- **WHAT IS EXPECTED**:
Identify each line below containing the string "joints" and copy it.

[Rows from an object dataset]
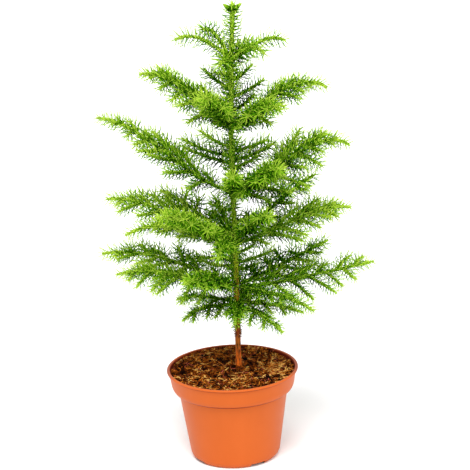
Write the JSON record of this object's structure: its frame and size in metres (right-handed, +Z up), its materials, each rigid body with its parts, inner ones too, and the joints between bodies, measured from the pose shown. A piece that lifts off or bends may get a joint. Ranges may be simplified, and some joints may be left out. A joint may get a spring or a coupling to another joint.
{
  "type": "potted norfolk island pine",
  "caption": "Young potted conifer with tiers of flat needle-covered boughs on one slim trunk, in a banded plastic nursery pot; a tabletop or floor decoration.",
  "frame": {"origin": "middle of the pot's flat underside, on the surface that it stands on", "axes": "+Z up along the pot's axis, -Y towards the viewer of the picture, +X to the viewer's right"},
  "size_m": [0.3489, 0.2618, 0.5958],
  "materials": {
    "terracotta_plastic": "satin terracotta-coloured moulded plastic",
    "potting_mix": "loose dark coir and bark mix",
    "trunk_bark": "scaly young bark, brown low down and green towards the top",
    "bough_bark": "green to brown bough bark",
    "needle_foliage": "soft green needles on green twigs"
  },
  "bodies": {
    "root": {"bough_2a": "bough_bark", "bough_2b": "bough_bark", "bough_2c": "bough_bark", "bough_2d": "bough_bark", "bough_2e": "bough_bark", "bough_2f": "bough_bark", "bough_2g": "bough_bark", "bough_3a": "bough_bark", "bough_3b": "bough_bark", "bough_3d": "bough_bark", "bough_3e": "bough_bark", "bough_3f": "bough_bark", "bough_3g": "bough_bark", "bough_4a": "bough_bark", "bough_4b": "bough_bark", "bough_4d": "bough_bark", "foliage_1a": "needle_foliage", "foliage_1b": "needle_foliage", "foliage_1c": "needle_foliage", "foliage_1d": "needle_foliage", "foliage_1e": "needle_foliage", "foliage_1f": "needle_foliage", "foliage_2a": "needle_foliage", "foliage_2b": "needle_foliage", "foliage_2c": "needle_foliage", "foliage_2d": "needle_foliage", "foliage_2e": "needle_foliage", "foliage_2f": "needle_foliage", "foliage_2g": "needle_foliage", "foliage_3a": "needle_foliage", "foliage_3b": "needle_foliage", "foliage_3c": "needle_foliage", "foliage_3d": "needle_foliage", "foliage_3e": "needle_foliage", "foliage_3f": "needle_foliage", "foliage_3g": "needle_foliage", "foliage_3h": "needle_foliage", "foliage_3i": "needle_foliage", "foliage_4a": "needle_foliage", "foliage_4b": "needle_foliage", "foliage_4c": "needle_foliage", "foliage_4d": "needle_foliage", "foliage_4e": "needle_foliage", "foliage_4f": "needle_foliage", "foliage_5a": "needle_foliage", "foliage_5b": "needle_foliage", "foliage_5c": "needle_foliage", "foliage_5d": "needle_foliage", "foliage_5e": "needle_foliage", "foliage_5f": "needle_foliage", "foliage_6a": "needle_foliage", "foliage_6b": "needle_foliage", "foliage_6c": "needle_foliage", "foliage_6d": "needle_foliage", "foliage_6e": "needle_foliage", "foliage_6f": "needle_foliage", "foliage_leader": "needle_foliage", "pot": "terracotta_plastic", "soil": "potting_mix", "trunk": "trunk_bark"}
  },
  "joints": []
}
==
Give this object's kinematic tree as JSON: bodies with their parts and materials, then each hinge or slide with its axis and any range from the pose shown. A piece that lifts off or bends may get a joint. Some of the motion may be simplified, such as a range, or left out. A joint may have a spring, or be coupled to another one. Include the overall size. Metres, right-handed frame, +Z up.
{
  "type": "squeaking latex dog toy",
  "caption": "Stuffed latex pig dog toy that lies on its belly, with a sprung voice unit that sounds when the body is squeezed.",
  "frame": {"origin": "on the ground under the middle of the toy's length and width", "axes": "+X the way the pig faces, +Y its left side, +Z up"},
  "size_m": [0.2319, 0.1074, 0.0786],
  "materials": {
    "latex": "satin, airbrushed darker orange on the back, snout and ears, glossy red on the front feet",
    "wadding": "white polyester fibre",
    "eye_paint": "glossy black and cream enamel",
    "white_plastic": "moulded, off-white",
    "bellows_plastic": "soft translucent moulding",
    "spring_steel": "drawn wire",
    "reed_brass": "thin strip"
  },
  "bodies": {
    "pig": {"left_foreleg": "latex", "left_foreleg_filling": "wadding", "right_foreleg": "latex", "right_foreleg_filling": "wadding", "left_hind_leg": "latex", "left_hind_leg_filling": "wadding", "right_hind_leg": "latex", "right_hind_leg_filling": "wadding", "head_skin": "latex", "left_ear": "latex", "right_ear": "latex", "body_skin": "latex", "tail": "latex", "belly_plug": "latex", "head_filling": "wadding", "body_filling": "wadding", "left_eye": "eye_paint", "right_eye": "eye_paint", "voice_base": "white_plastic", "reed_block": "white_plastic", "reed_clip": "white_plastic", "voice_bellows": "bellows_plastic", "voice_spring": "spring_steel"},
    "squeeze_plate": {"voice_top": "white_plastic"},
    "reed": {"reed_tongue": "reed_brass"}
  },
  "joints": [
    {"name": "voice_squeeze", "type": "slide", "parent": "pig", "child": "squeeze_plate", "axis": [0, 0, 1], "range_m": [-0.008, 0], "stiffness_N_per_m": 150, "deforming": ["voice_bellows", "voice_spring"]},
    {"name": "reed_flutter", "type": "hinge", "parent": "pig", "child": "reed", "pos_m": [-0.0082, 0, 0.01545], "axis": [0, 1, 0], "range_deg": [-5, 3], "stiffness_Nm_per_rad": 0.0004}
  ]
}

- **TASK SOLUTION**:
Write the JSON record of this object's structure: its frame and size in metres (right-handed, +Z up), its materials, each rigid body with its parts, inner ones too, and the joints between bodies, measured from the pose shown. A piece that lifts off or bends may get a joint. Ranges may be simplified, and some joints may be left out. A joint may get a spring or a coupling to another joint.
  "joints": []
  "joints": [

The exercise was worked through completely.